I would start at the national level. This is something that is well-recognized as an area of importance with mandates and strategies both being encouraged and developed at the NCI and with our colleagues in the pharmaceutical industry; I participate in a committee that helps to advance this at Genentech Pharmaceutical, which is made up of external advisors on this process including Bristol-Meyer Squibb and others.
At my [institution], the Mays Cancer Center at UT Health San Antonio MD Anderson Cancer Center, we both work with the Cancer Prevention and Research Institute of Texas (CPRIT) in our efforts across the state of Texas along with our UT system partners MD Anderson and many others.
The strategies are multifold. One, it’s around trial eligibility; are there built-in barriers to participation, as it relates to kidney function, renal function, mild disorders of the metabolic syndrome, etc? Are there issues related to access? Are there issues related to the frequency of visits for the trial? Is it much more challenging for someone who is an hourly worker to participate compared with someone who has a job that is much more accommodating in terms of being away from work?
We’re also very mindful of language barriers and genuine informed consent. Many populations exist within the Hispanic community, and they all of different aspects of different cultures; I, myself, am Cuban. Here, in South Texas, it’s a very family-oriented community, and in families, there is typically a health expert. If the grandmother of the family, [for example], has cancer, and her nephew who is a pharmacist is the designated family health expert, if he is not involved with the discussion and the informed consent process, there’s no way she’s going to participate in the study or be aware of how it might be helpful.
There are a variety of best practices that continue to be evolved around the cancer community and us sharing those and learning from some of the strategies that work in certain populations versus others are incredibly important.
How can cancer centers work to improve their clinical cancer trials to be more cognizant of diversity?

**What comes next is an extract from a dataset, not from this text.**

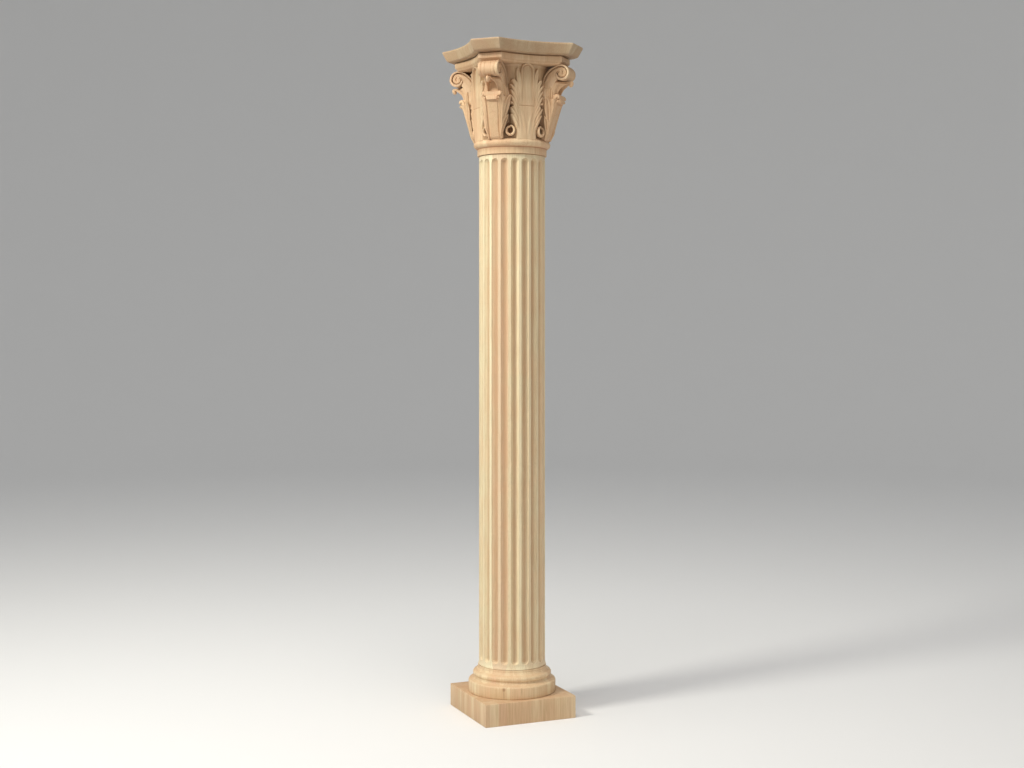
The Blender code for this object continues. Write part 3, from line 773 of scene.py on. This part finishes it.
def face_leaf_front(t, h):
    """How far out the face leaf stands at (t, h), and its share of the plate there: a flat plate whose
    outline is the union of its tongue, body and leaflets, pierced at one place on each side, with blades
    and grooves on it, that dives under the bell past its outline."""
    side = np.abs(t)
    cap, border_top = 80.8, 80.4
    tongue, _ = stroke_field(side, h, [(0, 12, 10), (0, 30, 8.8), (0, 55, 8.4), (0, cap, 7.3)])
    outline = side / glide(h, *LEAF_OUTLINE) + soft(h, 78, 82)
    body = np.maximum(plate(tongue, 0.08), plate(outline, 0.06))
    buried = np.maximum(plate(tongue / 1.2, 0.14), plate(outline / 1.17, 0.12))
    relief = np.zeros_like(t)
    for points in LEAFLETS:
        ratio, share = stroke_field(side, h, points)
        body = np.maximum(body, plate(ratio))
        buried = np.maximum(buried, plate(ratio / 1.7, 0.3))
        blade = 1.5 * rib(ratio)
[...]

The key is how we try to weave these principles into our studies. Some studies certainly have health disparities as the focus, and those are very important, as they help to identify barriers and how we can overcome them. However, the way to think about this is not by making it a study on health disparities, but instead, taking that trial on breast cancer, colon cancer, or acute myeloid leukemia, and helping it to reflect the actual population that’s out there. How do we overcome those barriers so that trials really represent our population, so that those results can really be applicable?

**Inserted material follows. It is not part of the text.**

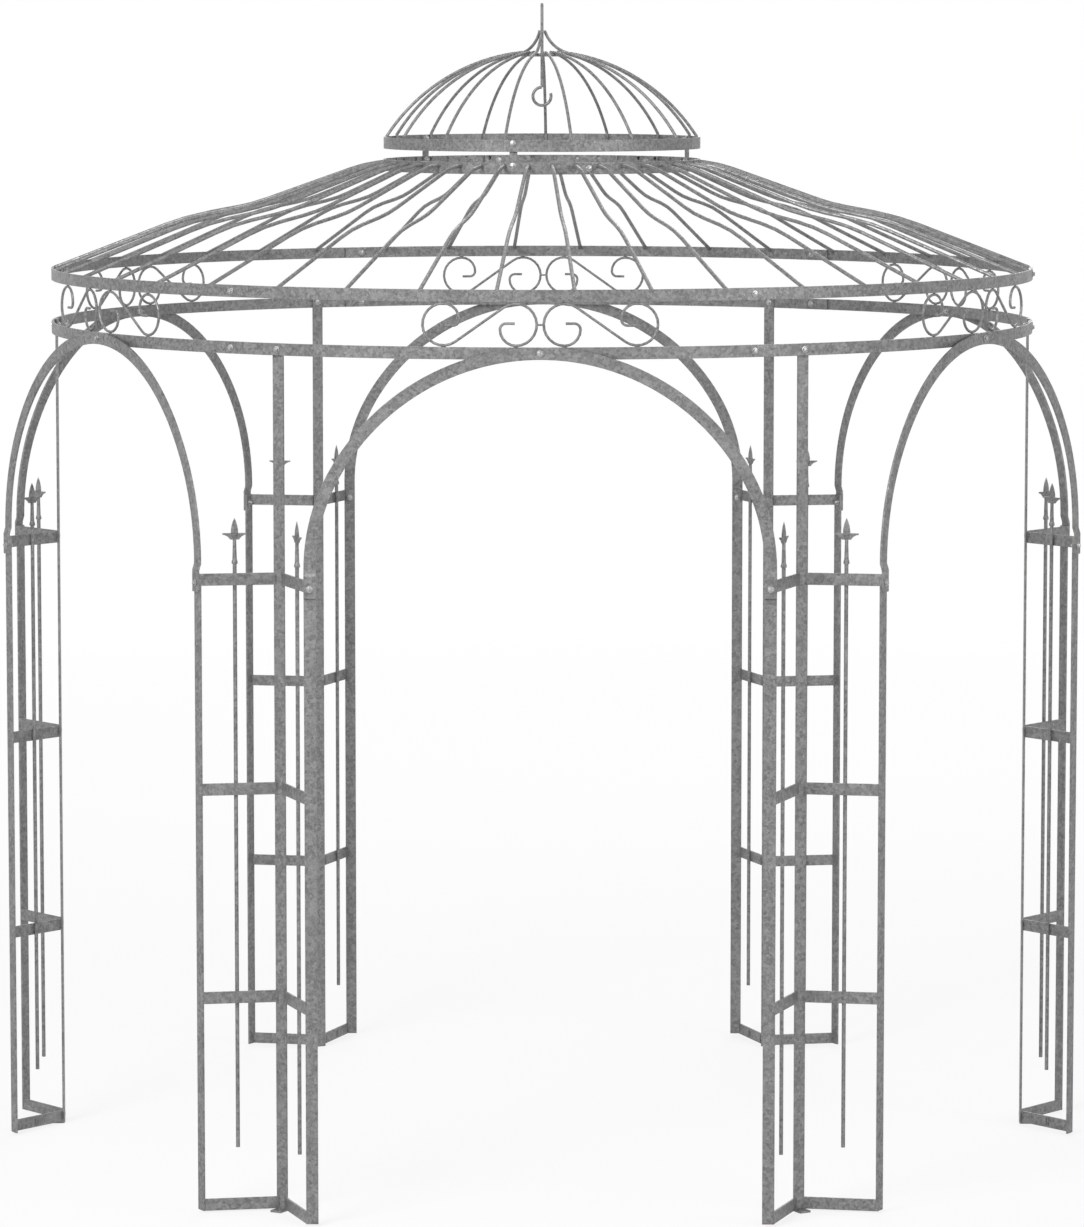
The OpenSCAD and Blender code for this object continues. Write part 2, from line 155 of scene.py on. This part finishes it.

Is there anything else that you would like to add?
I think the key for this is really teamwork. We’re at a moment in our national conversation regarding the importance of diversity of our society on many levels, and this is just 1 aspect of that. Again, [combined efforts of] stakeholders from the FDA, from the pharmaceutical industry, from the medical community and academic centers, from third-party payers, and patient advocacy groups [are all needed]; accomplishing this isn’t going to be easy. It is always easier to follow the path of least resistance. Unfortunately, that path ends up developing data from clinical trials that aren’t really broadly applicable.

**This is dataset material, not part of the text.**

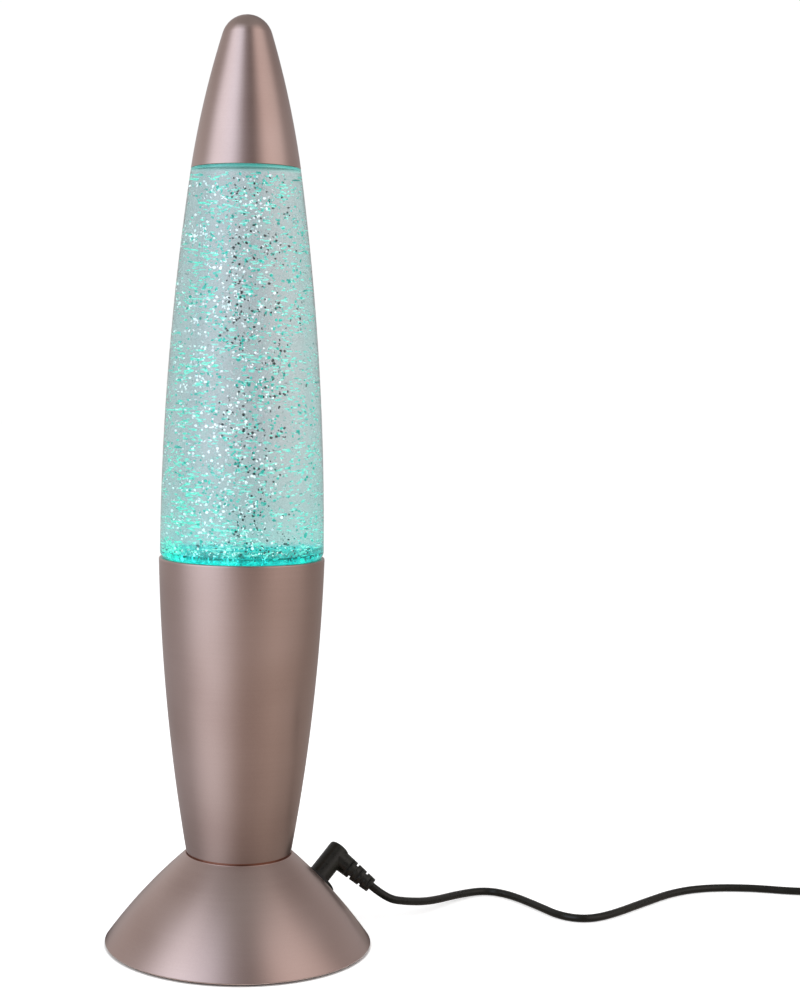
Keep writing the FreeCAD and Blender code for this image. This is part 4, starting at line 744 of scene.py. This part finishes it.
plugHead = moulded("plugHead", [headPart, elbowPart], 0.18 * mm, 5, materials["plugBlack"])


def slotLimit(distance, angle):
    # how far the relief reaches at one distance along the arm: a slot leaves only the web between its halves
    number = math.floor((distance - p["neck"]) / p["step"])
    if number >= p["slots"] or distance - p["neck"] - number * p["step"] >= p["slot"]:
        return 99.0
    across = abs(math.sin(angle)) if number % 2 == 0 else abs(math.cos(angle))
    return p["web"] / max(across, 0.02)


def slottedRelief():
    # a cone cut by slots from two sides at a time, and rounded a little where each rib ends
    stations = []
    for number in range(p["slots"]):
        slot = p["neck"] + number * p["step"]
        rib = slot + p["slot"]
        after = p["armLength"] if number == p["slots"] - 1 else slot + p["step"]
        stations += [(slot + 0.001, 0), (rib - 0.001, 0), (rib, 0.16), (rib + 0.07, 0.04), (rib + 0.18, 0)]
        stations += [(after - 0.18, 0), (after - 0.07, 0.04), (after, 0.16)]
    points, sides = [], 96
    for distance, drawnIn in stations:
        share = (distance - p["neck"]) / (p["armLength"] - p["neck"])
        outer = p["neckRadius"] + (p["endRadius"] - p["neckRadius"]) * share - drawnIn
        for number in range(sides):
            angle = 2 * math.pi * number / sides
            reach = min(outer, slotLimit(distance, angle))
            points.append(armMatrix @ (around(angle, reach, distance) * mm))
    return meshObject("plugStrainRelief", points, ringFaces(len(stations), sides), materials["plugBlack"])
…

For example, I study myelofibrosis, and we performed a trial where we had sites in China. What we learned was that there were aspects of the disease that were different in China. Not only was the trial evaluating the efficacy of the drug, but we made insights into causes of anemia in that particular disease because of differences in how the disease affected the 2 populations. The point is that many important discoveries can be made. We may find the cure for cancer based on differences between populations. It’s going to take teamwork for us to accomplish this.